La domanda è doverosa, perché il romanzo consiste nella narrazione delle avventure di un viaggio in Grecia compiuto da due ex studenti e da un gruppo di attuali studenti dello “Spedalieri” di Catania. E se il lettore rinunciasse a porsi questa domanda, rischierebbe di smarrire il filo di Arianna del racconto e si perderebbe nel labirinto di storie personali che, non collegate al titolo dell’opera, potrebbero essere considerate frammentarie, contingenti, gratuite.
Orbene, la Grecia classica, la Grecia della sezione aurea non esiste più se non nelle vestigia del passato. La Grecia di oggi non impone ai suoi visitatori nessuna “zétesis”, nessuna ricerca dell’assoluto. La modernità irrompe nella patria dell’intelletto e avvolge tutto nella coltre del conformismo, dell’omologazione, della banalità. Complici i riti assurdi dell’americanismo televisivo e delle artefatte contrapposizioni politiche, del divertimento alla moda e della trasgressione a buon mercato, la Grecia si svuota di senso e rinuncia a ravvisare eguaglianze e a stabilire proporzioni, mistifica la sua identità, abiura la sua missione.

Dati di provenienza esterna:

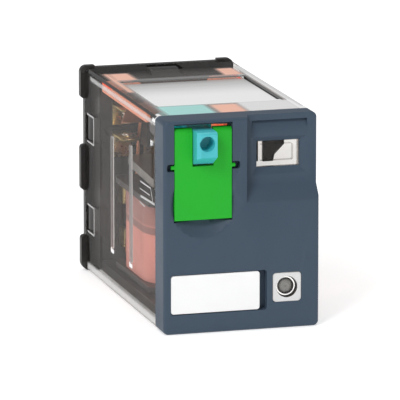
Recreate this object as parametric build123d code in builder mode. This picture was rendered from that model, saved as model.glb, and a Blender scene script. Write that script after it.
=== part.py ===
from build123d import *
import os

# Plug-in control relay, in millimetres.
# The origin is the middle of the blade grid on the socket face. +Y is the way the blades point, so
# the front looks along -Y. +X is to the right seen from the front and +Z is up.

os.makedirs("parts", exist_ok=True)

# ---------------------------------------------------------------- driving dimensions
WIDTH = 21.0  # side to side
BOTTOM, TOP = -14.0, 14.2
HEIGHT = TOP - BOTTOM
MIDDLE = (TOP + BOTTOM) / 2
DEPTH = 40.5  # socket face to front face
BLADE_REACH = 5.5  # blades behind the socket face
CORNER = 0.7  # outer corners of the case
GAP = 0.05  # clearance between fitted pieces

# Stations along the case, each a distance forward of the socket face
FLANGE_FRONT = 1.0
PLUG_FRONT = 5.2
SKIRT_BACK = 36.5  # rear edge of the bezel's skirt
NOSE_FRONT = 37.9  # front wall of the cover
BEZEL_BACK = 38.0  # rear of the bezel's front wall
RECESS_FLOOR = 39.0  # stepped recess, upper right

WALL = 0.9  # clear cover
SKIRT = 0.8  # bezel skirt
LUG_X = 0.58  # how far the base's lugs stand out sideways
LUG_Z = 0.25  # and above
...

Il sistema dei personaggi è così coerente con sé stesso che ognuno rimanda all’altro con grande naturalezza, come in un gioco di specchi. A Matteo, questo figliol prodigo della vita, per usare una suggestiva espressione d’autore, con le sue fughe in avanti e i suoi pensosi abbandoni ai ricordi, fa eco Antonia, questa Penelepe della vita, piagata dalla vedovanza e facile preda di tenerezze e autoillusioni; agli studenti liceali, questi beniamini della vita, destinatari di tutte le promesse, si contrappone Maddalena, questa Arianna volontaria della vita, chiusa in un romitaggio geloso, circoscritto dall’orizzonte di una piccola spiaggia sabbiosa, quella di Matala, antico porto cretese. Ma il personaggio forse più emblematico del passaggio alla modernità è … un cane, quello che, col nome di Porto, accompagna caparbiamente Matteo, distinguendosi per fedeltà e devozione. Ma, nelle ultime pagine del romanzo, si scopre che Porto è in realtà Adolf, il cane del neo-fascista Fragalà. Ecco, questo cane non è Argo e un Ulisse moderno, se mai riuscisse a raggiungere Itaca, non troverebbe più il suo cane ad aspettarlo.